A1 is reading Cold as Hell* by Lilja Sigurdardottir. A2 is reading The Arsenic Labyrinth by Martin Edwards.
The sun shines on the rainy window after a stormy night.
A1 is reading Wolf Pack* by Will Dean, but gave it up due to the annoyingly staccato style. A2 is reading Stigma* by Jorn Lier Horst and Thomas Enger.
It’s Diwali! The Sikh Temple opened their gigantic box of fireworks and filled the sky with whooshing crackling sparkling sprays of light and colour.
A1 is reading The Creak on the Stairs* by Eva Bjorg Aegisdottir. A2 is reading Cold as Hell* (too right it is) by Lilja Sigurdardottir.
We had meltingly tender Italian beef stew and trifle for our family nosh and scored THIRTEEN on the GSQ; thanks everybody.
Abandoned books on a bench.
A1 is reading Stigma* by Jorn Lier Horst and Thomas Enger. A2 is reading The Creak on the Stairs* by Eva Bjorg Aegisdottir.
A1 is reading You Were Gone by Tim Weaver. A2 is reading The Broken Bridge by Philip Pullman; third book in a row featuring an arty teenage girl with family problems and psychic powers.
Happy birthday, Guida!
We had various pasta bakes for our family meal, followed by parkin and custard. We scored a reasonable 11 on the GSQ, then repaired outside to let off a box of fireworks to celebrate.

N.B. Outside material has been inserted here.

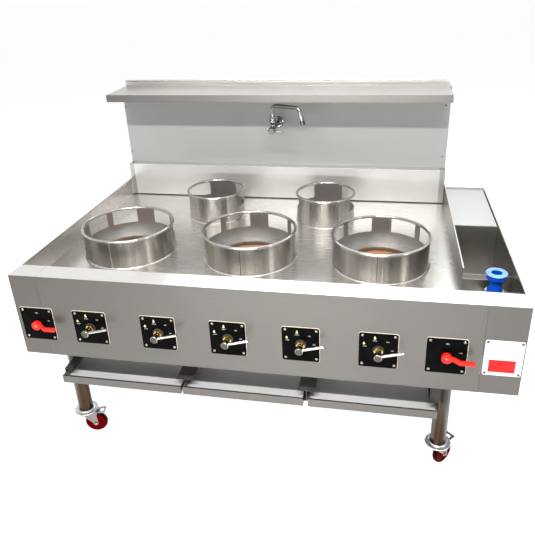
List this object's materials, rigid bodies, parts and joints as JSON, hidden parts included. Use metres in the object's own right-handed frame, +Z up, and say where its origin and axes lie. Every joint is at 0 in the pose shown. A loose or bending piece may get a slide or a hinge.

A2 is reading The Black Path* by Asa Larsson, which was so complicated she lost the plot.
And the sky is grey.
A1 is reading The Spanish Game by Charles Cumming. A2 is rereading The Rapture by Liz Jensen; dire warnings about climate change which of course have gone unheeded.
The diabolical Deimos, and the new camera’s OTT simulation of HDR.
A2 is rereading After the Crash by Michel Bussi.
At last (but it didn’t last) a bit of brightness lights up the dark and oppressive skies.
A1 is reading Missing Pieces by Tim Weaver. A2 is rereading Red Pill by Hari Kunzru
We had chicken pie and apfelstrudel for our family dinner and scored a better-than-usual 12 on the GSQ.
We were hoping for a lunar eclipse today but all we got was fog followed by black clouds followed by rain. No doubt the moon was eclipsing behind it all regardless.
A1 is reading Never Coming Back by Tim Weaver. A2 is rereading England, England by Julian Barnes.
The splendid interior of the Local History section of Leeds Central Library, where A1 spent the day shadowing the staff.
A1 is rereading No One Home by Tim Weaver. A2 is reading The Last Goodbye, also by Tim Weaver.
A ladybird ventures forth along the fence.
We had porky vegetables and fruit salad cake for our Sunday dinner and scored 11 on the GSQ with the inestimable Faye as quizmistress.
A1 is reading The Last Goodbye by Tim Weaver. A2 is rereading An Officer and a Spy by Robert Harris.
A2 went out to light up and strengthen the fence in advance of Storm Babet and discovered these tiny puffballs growing alongside.
A1 is reading Outside* by Ragnar Jonasson, which was unbelievable and rather stupid. A2 is rereading Revelation by CJ Sansom.
A matching par of parhelia. There was also a faint circumzenithal arc.
A1 is reading Reykjavik* by Ragnar Jonasson and Kristin Jakobsdottir. A2 is rereading 56 Days by Catherine Ryan Howard.
A parhelion sinking behind a tree as the day closes.
A2 is reading Cahokia Jazz by Francis Spufford; a piano-playing policeman in a mythical multicultural American city in an alternative roaring twenties. An unalloyed delight.
Now that the data cable has arrived, A2 has been trying out the £2 camera’s 1 cm macro
and 26x zoom on a mistifying morning.
It’s not bad for £2 + £4 cable and various bits of salvage (luckily A1 found some unused metal hydride batteries and charger lying around so we have everything we need now). Thank you Salvation Army.
A2 is rereading Sovereign by CJ Sansom.
Something everybody could eat, unlike A2’s kedgeree for which the vegetarian and fish-refuser had to have substitutes of cauliflower cheese.
We did this week’s and last week’s GSQs and scored 11.5 on one and 8.5 on t’other, keeping our average a bit over 10.
A1 is rereading Mr Mercedes by Stephen King. A2 is reading Reykjavik* by Ragnar Jonasson and Icelandic Prime Minister Katrin Jakobsdottir, which is more like an Agatha Christie, to whom this book is dedicated, than Ragnar’s usual helping of doom and gloom. Not bad though.
Contrails and telephone wires on the warmest day this month.
A2 is reading The Spanish Game by Charles Cumming; an erstwhile spy running his own operation in Madrid gets embroiled in games within games.